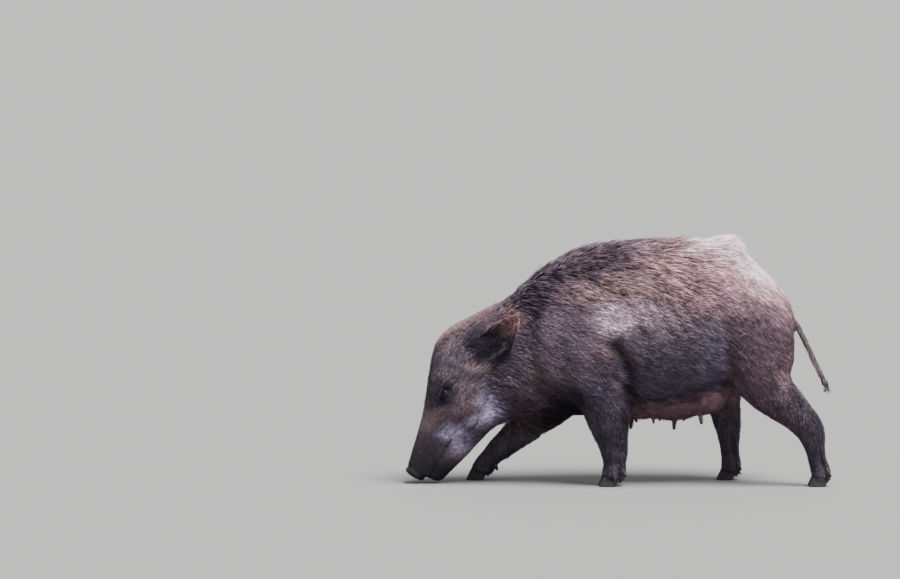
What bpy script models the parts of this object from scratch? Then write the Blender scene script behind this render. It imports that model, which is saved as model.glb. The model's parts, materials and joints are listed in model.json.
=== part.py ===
"""Wild boar sow, life size, walking with her snout down at the ground.

Run with blender --background --python part.py, or from Blender's text editor.

Metres, +Z up. She faces -Y, her left side is +X and the floor is z = 0. The solids reach out
to the tips of the coat. Her flesh is fused from lofts and rounded masses, thinned out to a few
thousand triangles, and then parted by thin cuts into head, neck, trunk and legs. Ears, eyes,
nose, udder, tail, hooves and dewclaws are solids of their own, seated on the flesh with a gap.
"""

import math
from collections import namedtuple

import bmesh
import bpy
import numpy as np
from mathutils import Matrix, Vector

LEFT, RIGHT = 1, -1
GAP = 0.0004  # between neighbouring solids

# Fusing the flesh
VOXEL = 0.006
SMOOTHING = 16
FLESH_TRIANGLES = 3300

# A cross-section of the body. back and belly are (y, z) of its top and bottom, half_width is
# at its widest level, widest is that level from belly 0 to back 1, and ridge and keel are the
# powers of its upper and lower curves: 2 is an ellipse, less is sharper, more is squarer.
Section = namedtuple("Section", "name back belly half_width widest ridge keel")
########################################
(Aim):
Extract exactly the leading lines of the data, stopping at and including the line with "Run with blender".

(Response to the task):
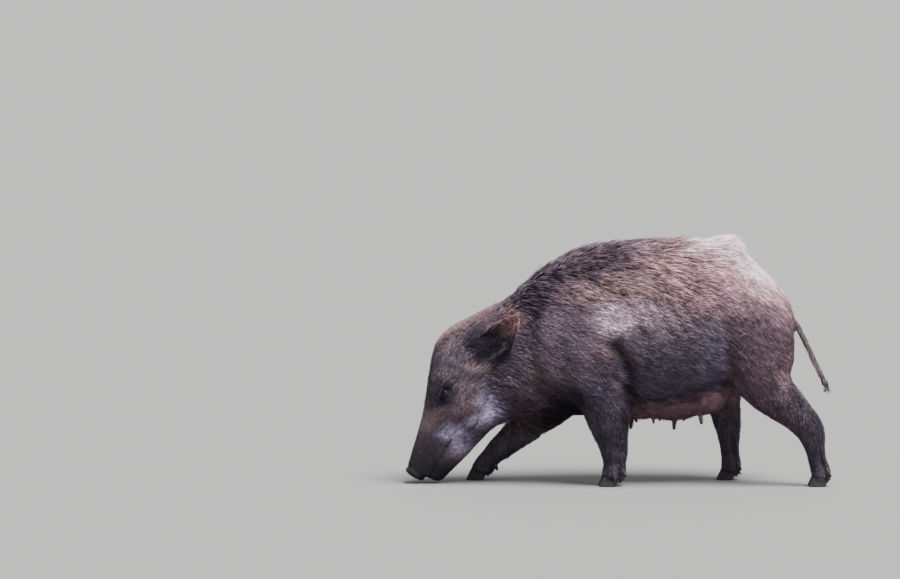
What bpy script models the parts of this object from scratch? Then write the Blender scene script behind this render. It imports that model, which is saved as model.glb. The model's parts, materials and joints are listed in model.json.
=== part.py ===
"""Wild boar sow, life size, walking with her snout down at the ground.

Run with blender --background --python part.py, or from Blender's text editor.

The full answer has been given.